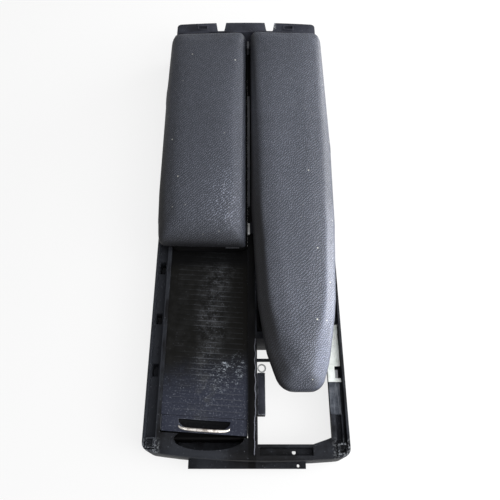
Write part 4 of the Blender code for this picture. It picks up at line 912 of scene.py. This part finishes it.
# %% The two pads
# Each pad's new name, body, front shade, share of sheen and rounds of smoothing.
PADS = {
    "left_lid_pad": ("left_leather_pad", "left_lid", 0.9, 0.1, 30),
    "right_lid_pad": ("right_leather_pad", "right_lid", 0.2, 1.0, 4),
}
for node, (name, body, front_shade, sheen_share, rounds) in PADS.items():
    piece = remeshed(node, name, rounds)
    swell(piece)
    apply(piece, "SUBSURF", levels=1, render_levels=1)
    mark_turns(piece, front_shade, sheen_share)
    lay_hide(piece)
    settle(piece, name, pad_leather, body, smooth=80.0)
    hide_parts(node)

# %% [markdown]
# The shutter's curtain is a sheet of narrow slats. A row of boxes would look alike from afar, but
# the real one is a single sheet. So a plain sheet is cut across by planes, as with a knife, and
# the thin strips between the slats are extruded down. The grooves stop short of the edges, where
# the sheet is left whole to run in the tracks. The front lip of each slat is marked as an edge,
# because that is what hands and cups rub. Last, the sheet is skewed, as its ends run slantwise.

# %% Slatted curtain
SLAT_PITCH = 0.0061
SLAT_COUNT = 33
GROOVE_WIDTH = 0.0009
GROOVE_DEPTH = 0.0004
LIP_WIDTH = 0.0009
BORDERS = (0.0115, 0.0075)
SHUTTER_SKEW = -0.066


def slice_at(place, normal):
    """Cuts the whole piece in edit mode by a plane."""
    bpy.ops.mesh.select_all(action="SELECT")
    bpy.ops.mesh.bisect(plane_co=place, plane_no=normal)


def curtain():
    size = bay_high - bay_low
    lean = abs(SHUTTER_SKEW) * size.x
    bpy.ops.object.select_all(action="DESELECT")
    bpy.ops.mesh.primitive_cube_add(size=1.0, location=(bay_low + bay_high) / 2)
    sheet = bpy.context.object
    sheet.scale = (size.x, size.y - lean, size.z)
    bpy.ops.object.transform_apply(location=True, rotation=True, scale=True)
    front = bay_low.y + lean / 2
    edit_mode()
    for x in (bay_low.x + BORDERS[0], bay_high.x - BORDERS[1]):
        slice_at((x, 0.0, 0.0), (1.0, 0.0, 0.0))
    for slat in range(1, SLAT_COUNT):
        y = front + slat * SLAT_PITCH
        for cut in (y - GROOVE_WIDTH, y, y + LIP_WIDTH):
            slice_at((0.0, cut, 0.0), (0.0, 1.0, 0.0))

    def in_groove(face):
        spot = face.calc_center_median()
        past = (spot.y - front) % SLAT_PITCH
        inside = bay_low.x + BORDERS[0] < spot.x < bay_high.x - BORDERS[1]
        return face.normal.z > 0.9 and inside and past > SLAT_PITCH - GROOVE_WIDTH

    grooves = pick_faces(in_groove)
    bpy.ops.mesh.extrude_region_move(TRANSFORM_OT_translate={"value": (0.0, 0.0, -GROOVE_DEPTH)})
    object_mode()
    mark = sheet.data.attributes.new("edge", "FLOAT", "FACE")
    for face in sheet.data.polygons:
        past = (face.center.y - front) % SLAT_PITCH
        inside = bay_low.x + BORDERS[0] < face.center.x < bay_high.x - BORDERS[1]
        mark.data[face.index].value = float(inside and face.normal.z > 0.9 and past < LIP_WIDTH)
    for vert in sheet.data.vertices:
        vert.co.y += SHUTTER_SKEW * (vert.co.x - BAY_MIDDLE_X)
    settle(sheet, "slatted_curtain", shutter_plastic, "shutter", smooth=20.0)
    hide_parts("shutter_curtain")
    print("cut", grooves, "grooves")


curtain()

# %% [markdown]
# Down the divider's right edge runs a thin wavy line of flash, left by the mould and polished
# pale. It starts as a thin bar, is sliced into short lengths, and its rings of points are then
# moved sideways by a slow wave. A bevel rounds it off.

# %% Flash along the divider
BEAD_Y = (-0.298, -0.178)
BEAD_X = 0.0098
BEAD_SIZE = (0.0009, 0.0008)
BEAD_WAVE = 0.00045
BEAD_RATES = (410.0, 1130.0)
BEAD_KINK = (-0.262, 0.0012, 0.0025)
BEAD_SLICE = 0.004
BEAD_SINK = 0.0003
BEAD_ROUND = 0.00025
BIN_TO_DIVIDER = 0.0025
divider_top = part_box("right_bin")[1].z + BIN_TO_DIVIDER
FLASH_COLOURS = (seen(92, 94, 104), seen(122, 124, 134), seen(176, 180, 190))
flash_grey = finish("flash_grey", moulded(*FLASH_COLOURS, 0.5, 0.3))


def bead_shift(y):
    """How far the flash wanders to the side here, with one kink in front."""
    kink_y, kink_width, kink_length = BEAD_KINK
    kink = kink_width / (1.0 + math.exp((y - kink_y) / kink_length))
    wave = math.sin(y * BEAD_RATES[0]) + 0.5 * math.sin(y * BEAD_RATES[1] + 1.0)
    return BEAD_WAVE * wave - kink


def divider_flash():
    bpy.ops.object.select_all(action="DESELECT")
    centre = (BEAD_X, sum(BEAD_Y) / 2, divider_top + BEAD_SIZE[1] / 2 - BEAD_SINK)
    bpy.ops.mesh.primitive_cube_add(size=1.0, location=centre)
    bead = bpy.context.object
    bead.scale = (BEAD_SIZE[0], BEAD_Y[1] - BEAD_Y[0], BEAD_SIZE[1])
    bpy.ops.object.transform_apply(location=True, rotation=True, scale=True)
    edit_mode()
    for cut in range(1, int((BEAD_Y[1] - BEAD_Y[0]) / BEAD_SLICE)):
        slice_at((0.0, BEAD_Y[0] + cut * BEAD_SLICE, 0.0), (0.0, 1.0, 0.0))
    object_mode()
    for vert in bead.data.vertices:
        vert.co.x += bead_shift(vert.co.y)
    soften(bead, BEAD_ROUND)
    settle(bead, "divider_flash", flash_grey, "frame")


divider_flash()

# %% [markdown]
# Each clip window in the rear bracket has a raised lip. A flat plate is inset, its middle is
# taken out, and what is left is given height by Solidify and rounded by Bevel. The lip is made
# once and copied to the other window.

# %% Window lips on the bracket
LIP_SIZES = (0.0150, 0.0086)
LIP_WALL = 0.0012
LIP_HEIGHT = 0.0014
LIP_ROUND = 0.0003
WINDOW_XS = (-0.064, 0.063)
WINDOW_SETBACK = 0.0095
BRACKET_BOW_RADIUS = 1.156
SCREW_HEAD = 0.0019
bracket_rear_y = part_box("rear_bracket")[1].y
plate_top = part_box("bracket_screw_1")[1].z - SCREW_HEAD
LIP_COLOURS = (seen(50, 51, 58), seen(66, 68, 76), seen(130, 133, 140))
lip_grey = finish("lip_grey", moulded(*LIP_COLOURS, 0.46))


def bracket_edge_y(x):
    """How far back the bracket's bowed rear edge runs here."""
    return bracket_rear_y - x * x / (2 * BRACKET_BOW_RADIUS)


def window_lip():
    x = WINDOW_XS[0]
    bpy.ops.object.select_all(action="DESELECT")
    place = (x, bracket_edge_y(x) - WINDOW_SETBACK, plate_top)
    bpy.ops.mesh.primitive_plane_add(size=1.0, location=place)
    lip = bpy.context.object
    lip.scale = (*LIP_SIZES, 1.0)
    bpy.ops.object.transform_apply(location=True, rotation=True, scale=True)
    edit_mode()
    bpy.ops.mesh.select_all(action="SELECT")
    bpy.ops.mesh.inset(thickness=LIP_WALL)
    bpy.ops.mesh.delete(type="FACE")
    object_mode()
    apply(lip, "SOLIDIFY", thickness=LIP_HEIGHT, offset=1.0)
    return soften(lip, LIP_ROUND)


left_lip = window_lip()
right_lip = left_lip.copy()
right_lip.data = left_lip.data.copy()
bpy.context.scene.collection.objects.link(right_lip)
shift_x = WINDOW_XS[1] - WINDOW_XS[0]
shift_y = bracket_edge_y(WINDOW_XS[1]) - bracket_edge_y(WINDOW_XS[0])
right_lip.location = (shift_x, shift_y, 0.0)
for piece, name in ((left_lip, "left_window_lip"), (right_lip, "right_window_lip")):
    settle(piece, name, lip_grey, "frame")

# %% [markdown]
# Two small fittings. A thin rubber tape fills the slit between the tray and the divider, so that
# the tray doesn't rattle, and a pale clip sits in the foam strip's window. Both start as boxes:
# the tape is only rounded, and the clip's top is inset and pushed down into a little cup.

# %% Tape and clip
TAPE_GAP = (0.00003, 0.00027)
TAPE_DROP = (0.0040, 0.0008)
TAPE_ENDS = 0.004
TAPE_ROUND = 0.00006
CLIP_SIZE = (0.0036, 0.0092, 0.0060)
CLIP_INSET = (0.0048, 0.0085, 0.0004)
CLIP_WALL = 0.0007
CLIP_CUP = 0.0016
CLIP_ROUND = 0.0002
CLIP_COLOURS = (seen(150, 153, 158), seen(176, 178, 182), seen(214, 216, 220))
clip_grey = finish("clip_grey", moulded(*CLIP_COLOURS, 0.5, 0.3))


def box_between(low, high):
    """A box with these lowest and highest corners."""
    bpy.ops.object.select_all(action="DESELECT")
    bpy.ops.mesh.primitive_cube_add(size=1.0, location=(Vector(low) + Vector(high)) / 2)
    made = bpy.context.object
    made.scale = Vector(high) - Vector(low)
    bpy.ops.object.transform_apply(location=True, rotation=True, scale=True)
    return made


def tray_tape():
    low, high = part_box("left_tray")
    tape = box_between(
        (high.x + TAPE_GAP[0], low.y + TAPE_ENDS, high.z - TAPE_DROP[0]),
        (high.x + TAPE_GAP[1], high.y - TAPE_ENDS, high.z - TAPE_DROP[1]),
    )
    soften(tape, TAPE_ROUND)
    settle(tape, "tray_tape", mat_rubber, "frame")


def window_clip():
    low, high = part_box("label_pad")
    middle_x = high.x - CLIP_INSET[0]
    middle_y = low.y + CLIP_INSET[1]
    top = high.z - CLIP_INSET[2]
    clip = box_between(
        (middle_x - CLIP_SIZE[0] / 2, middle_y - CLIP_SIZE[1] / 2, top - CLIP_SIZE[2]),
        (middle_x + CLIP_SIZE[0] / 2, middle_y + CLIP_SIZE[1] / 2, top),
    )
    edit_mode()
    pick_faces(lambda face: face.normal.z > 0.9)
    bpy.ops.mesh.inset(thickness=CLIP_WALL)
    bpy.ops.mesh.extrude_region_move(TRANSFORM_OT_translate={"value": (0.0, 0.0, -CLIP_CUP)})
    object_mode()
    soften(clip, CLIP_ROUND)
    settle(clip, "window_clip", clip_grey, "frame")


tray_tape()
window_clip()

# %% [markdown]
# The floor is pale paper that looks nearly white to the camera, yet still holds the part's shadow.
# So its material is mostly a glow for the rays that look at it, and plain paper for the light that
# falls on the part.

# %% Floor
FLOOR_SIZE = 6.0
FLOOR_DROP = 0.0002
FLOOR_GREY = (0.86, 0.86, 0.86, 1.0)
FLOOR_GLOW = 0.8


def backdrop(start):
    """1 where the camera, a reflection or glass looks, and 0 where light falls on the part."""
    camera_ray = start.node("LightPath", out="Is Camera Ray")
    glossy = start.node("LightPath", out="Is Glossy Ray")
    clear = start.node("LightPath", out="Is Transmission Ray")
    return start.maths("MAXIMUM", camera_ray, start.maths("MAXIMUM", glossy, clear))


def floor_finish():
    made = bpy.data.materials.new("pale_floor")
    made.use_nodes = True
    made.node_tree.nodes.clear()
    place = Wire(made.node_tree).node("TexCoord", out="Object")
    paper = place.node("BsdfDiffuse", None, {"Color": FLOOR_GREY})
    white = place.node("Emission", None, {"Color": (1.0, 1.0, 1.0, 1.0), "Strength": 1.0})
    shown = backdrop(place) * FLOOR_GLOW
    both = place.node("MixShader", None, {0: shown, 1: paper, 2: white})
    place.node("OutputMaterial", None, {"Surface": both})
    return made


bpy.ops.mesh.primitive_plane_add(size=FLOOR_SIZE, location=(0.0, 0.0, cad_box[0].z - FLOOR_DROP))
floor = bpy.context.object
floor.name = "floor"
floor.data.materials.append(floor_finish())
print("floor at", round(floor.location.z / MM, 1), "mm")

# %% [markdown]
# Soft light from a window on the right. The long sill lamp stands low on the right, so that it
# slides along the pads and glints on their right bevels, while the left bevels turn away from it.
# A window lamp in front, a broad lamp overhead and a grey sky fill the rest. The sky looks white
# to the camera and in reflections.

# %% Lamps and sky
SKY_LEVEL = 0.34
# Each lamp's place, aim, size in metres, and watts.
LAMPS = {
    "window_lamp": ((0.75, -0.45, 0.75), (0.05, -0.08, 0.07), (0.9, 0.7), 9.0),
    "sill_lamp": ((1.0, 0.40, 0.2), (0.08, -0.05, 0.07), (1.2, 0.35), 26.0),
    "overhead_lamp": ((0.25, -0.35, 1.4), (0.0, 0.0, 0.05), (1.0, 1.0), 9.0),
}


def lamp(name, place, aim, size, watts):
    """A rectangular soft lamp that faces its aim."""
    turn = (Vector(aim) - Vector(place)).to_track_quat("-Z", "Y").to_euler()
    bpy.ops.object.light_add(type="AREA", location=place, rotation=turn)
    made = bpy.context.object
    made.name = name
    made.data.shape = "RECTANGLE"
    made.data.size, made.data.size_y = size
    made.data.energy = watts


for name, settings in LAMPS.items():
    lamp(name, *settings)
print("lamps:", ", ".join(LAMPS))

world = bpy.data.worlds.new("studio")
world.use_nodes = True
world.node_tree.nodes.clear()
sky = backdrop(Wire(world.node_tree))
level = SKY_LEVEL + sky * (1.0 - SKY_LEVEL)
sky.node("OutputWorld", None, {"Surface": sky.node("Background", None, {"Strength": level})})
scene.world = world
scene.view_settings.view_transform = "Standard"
--*--
— Aim —
Quote the listing above from its first line to the line with "bpy.ops.mesh.bisect(plane_co=place, plane_no=normal)", inclusive, and add nothing.

— Exercise result —
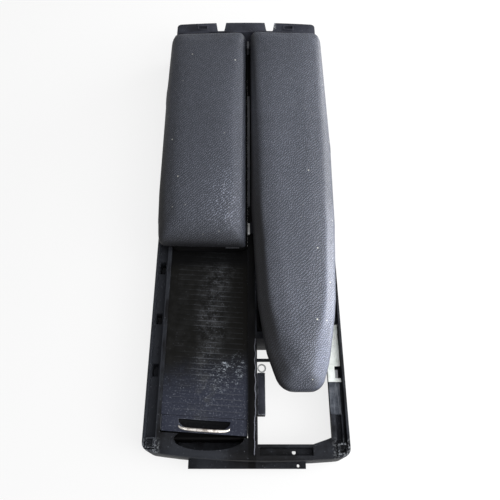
Write part 4 of the Blender code for this picture. It picks up at line 912 of scene.py. This part finishes it.
# %% The two pads
# Each pad's new name, body, front shade, share of sheen and rounds of smoothing.
PADS = {
    "left_lid_pad": ("left_leather_pad", "left_lid", 0.9, 0.1, 30),
    "right_lid_pad": ("right_leather_pad", "right_lid", 0.2, 1.0, 4),
}
for node, (name, body, front_shade, sheen_share, rounds) in PADS.items():
    piece = remeshed(node, name, rounds)
    swell(piece)
    apply(piece, "SUBSURF", levels=1, render_levels=1)
    mark_turns(piece, front_shade, sheen_share)
    lay_hide(piece)
    settle(piece, name, pad_leather, body, smooth=80.0)
    hide_parts(node)

# %% [markdown]
# The shutter's curtain is a sheet of narrow slats. A row of boxes would look alike from afar, but
# the real one is a single sheet. So a plain sheet is cut across by planes, as with a knife, and
# the thin strips between the slats are extruded down. The grooves stop short of the edges, where
# the sheet is left whole to run in the tracks. The front lip of each slat is marked as an edge,
# because that is what hands and cups rub. Last, the sheet is skewed, as its ends run slantwise.

# %% Slatted curtain
SLAT_PITCH = 0.0061
SLAT_COUNT = 33
GROOVE_WIDTH = 0.0009
GROOVE_DEPTH = 0.0004
LIP_WIDTH = 0.0009
BORDERS = (0.0115, 0.0075)
SHUTTER_SKEW = -0.066


def slice_at(place, normal):
    """Cuts the whole piece in edit mode by a plane."""
    bpy.ops.mesh.select_all(action="SELECT")
    bpy.ops.mesh.bisect(plane_co=place, plane_no=normal)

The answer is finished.